Hello clare-lou and welcome to the forums. Well it depends on whether your friend is a he or a she.
For a man:
"Σε παρακαλώ μην είσαι *λυπημένος*. Εύχομαι να μπορούσα να είμαι μαζί σου απόψε"
For a woman change the word in bold with "λυπημένη".

Now if we are not talking about internet based communication in which case you can just copy/paste the appropriate one from above I guess we should do a Greeklish version of the phrase (Greek with Latin characters).


----------



## clare-lou

Thank you so much! Could you write in english letters. Im unable to use the Latin letters on my mobile. Thanks so much... Im so excited to send the message! It is for a guy.


----------



## ireney

Ah so it _is _an SMS we're talking about, I wasn't sure. OK, though others may have a different opinion, I always prefer all capitals when it comes to Greeklish. I'd therefore go with



SE PARAKALO MHN EISAI LYPHMENOS. EYXOMAI NA BOROYSA NA EIMAI MAZI SOY APOPSE. (LYPHMENH if it's a woman).

Note that there's no set rule about Greeklish (one of the main reasons I loath them in normal circustances - not yours obviously where they are necessary).  You can use the above transcription with lower case too although it looks less "neat" if you ask me (personal opinion again).


----------



## clare-lou

ok thank you so much!


----------



## ~ceLine~

ireney said:


> "Σε παρακαλώ μην είσαι *λυπημένος*. Εύχομαι να μπορούσα να είμαι μαζί σου απόψε"
> For a woman change the word in bold with "λυπημένη".


 

Hi,

I read what you have written but I don't understand something.
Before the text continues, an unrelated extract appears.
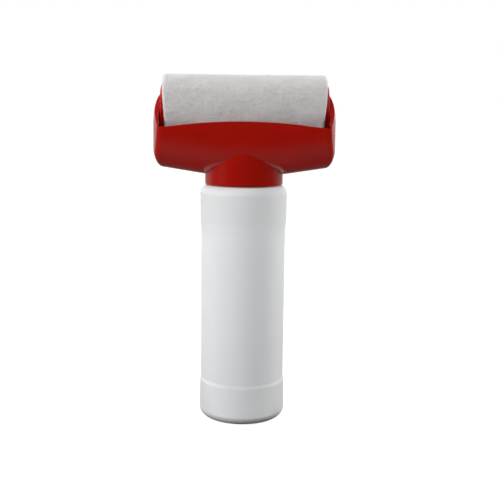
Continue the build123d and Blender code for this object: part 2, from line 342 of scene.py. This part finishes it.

μην -> as "don't be" & απόψε -> tonight
Is that right?

.. and you wrote "μαζί σου", as I know it means "with you" but in my dictionary I also found the word "με" for with .. What is the different exactely?


Thank you very much.


----------



## Χριστινα

Hi ~ceLine~



~ceLine~ said:


> μην -> as "don't be" & απόψε -> tonight
> Is that right?



yes, that's almost right - only: "μην εισαι" is "don't (you) be"



~ceLine~ said:


> απόψε -> tonight



right



~ceLine~ said:


> "μαζί σου" / "με" What is the different exactely?



"Μαζί σου" is with you in the sense of _beeing together_ with someone. "Με" just means _with_, like in "Ένα αμάξι με δυο άλογα" "A carriage with two horses".

 Χριστίνα


----------



## ~ceLine~

Thank you very much Χριστίνα ..!

I understood now  ..


----------



## ireney

~ceLine~ said:


> Hi,
> 
> I read what you have written but I don't understand something.
> 
> μην -> as "don't be" & απόψε -> tonight
> Is that right?



Yes. In fact "μην" -> not "μην είσαι" -> don't be



> .. and you wrote "μαζί σου", as I know it means "with you" but in my dictionary I also found the word "με" for with .. What is the different exactely?



"Με", the preposition, does mean "with". I could therefore use the phrase "να είμαι με (ε)σένα" as a verbatim translation of "to be with you". However, the phrase "μαζί σου" is just as good if not better for this particular case. Using either however is just fine. 

"Μαζί" means "together". In this phrase (μαζί σου) it means "with you" however although (I think) it's easy to see how we get from one meaning to the other. It's more like saying "I wish we two could be together".


----------



## ~ceLine~

Firstly thank you  ..


Now I understood better .. 

So; Μαζί σου -> being together 'with you'
& you use "με" like -> "με (ε)σένα"



Ευχαριστώ πάρα πολύ Χριστίνα και ireney ..! 


Θα ματώ Ελληνικά  [θέλωω] .. 
Ελπιζώ  ..


----------



## jaxlarus

> So; Μαζί σου -> being together 'with you'
> & you use "με" like -> "με (ε)σένα"


με = ile  yani με εσένα ya μ' εσένα = senle, seniyle
μαζί = beraber, birlikte, yan yana  yani μαζί σου = yanιnda
Sometimes they are used together: μαζί μ' εσένα = seninle birlikte



> Θα ματώ Ελληνικά  [θέλωω] ..
> Ελπιζώ  ..


Θα μ*άθ*ω Ελληνικά
 Ελπ*ί*ζω

 *Canιm, kuşkusuz öğreneceksin!*


----------



## ~ceLine~

Ahh thank you very muchhh ..!! 
Çok teşekkür ederim, ευχαριστώ πολύ ..!!! 

It was a good expression ..!

 

Ναι, θα μάθω   .. !


----------